Correction and Retraction Policies
Corrections to published work
Honest errors are a part of science and publishing and require publication of a correction when they are detected. We expect authors to inform the journal’s Production Editor (details on the Contact Us section of the journal website) of any errors of fact they have noticed (or have been informed of) in their article once published. Corrections are made at the journal’s discretion.
As Publishers, we have a duty to maintain the integrity of the scientific record. For this reason, minor corrections that do not affect the scientific understanding of the paper (for example formatting or typographical errors or preference of wording) may be rejected if submitted post-publication in order to prevent discrepancies downstream.
The correction procedure depends on the publication stage of the article, but in all circumstances a correction notice is published as soon as possible:
Online First publication
The Online First (or ‘published ahead of print’) version is considered the version of record, and not an opportunity to make changes prior to print publication. BMJ will consider replacing this version with an updated version which corrects the error and notes the changes that have been made and the date(s) on which the changes were made (in a correction notice at the end of the article). Previous electronic versions prominently note that there are more recent versions of the article. The correction notice will be retained in the print version for record.
Publication in an issue
If the article has already appeared in an issue, a correction notice will be printed in the next available print issue. The online version of the article will link to the correction notice, and vice versa.

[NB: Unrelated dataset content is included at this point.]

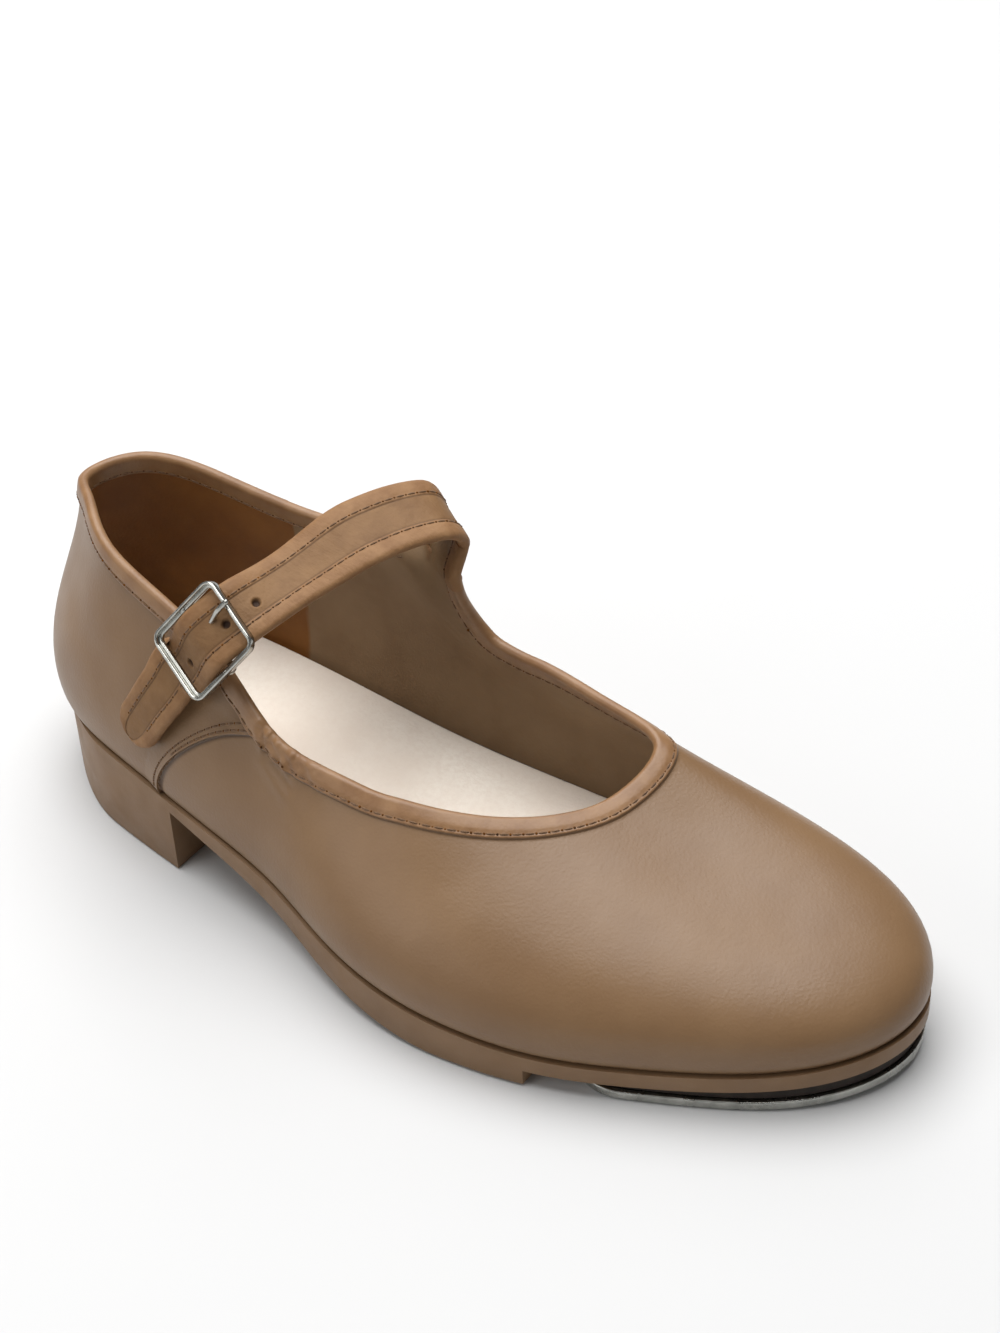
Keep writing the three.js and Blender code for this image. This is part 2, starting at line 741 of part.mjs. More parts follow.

Continuous publication journals
For journals without print issues, articles aren’t published Online First but are continually published online only. A correction notice will be published online and linked to the article.
For errors in articles published in issues or continuous publication journals, BMJ may consider correcting the actual article online (XML and PDF), at the editor’s discretion. We will add a correction notice at the end to say what has been changed since it was first published and publish an erratum.
Correction notices are indexed and linked to the original records in Medline and Web of Science.
Retractions are considered by journal editors in cases of evidence of unreliable data or findings, plagiarism, duplicate publication, and unethical research. We may consider an expression of concern notice if an article is under investigation. All retraction notices explain why the article was retracted. The retraction procedure depends on the publication stage of the article:
Online First publication
A new version of the article will be posted containing just the metadata, with a retraction note replacing the original text.
A retraction notice will also be published in the next available print issue. The original text will remain accessible.
Publication in an issue or a continuous publication journal
A replacement version of the article will be posted containing just the metadata, with a retraction note replacing the original text.
The PDF will be replaced with a version watermarked with “Retracted” but the original text will remain accessible.
A retraction notice will also be published in the next available print issue.
In rare cases, we may have to remove the original content for legal reasons.
In such cases we will leave the metadata (title and authors) and replace the text with a note saying the article has been removed for legal reasons.
A retraction notice will also be published online and/or in print.
Retraction notices are indexed and linked to the original records in Medline and Web of Science.
Author name change requests
As an inclusive publisher, General Practice in China wishes to ensure a smooth process and experience to facilitate author name changes after publication.
Authors may change their name for many reasons, including marriage, divorce, change in religion, change in gender identity, and other personal reasons.
As part of our author name change policy, General Practice in China will seek to uphold the following principles.
As changing one’s name is a deeply personal decision, General Practice in China acknowledges that an individual might not wish to disclose the change to a large audience.
Authors have the option to update their name with or without indication that a change has been made.
The changes will be made directly on the article(s). Unless explicitly requested, General Practice in China will not include a notice of correction in any format.
General Practice in China respects your right to privacy and will not inquire as to the reasons for the name change or request evidence documenting a “legal” name change.
However, authors must confirm that they are requesting the change on behalf of themselves.
General Practice in China will not request the approval of any co-authors on the paper to update the name.
Researchers may wish to inform their co-authors of the change, for example, so that they use an updated offline copy or change the way they cite the publication.
Alternatively, General Practice in China will notify the corresponding author alone as standard practice.
Authors may instruct General Practice in China to wait until a particular date to enact the name change to allow time to communicate with co-authors if desired.
As part of any author name change request, General Practice in China will endeavour to make any necessary changes to all references to the author’s identity, for example, email address, pronouns, images, authorship byline or any other occurrence within the body of their paper.
General Practice in China recommends using an ORCID iD to authors who change their name and want to ensure that all of their prior publications are discoverable in one place.
General Practice in China will update the PDF and HTML versions of the paper on our website and will alert downstream indexes and databases such as PubMed and Web of Science through supplying updated metadata.
If an author wishes their work to be fully discoverable in all indexing and archiving sites under both prior and current names, authors may need to contact the indexes and databases directly.
Unfortunately, General Practice in China does not have the ability to update citations in other publications for BMJ papers in which a name change has been made.
General Practice in China will retain an original copy of the article to ensure that changes have been made accurately and to be able to demonstrate what versions of the article have been published at any given point, should that be required (e.g., for legal purposes).
The original version will not be made publicly available.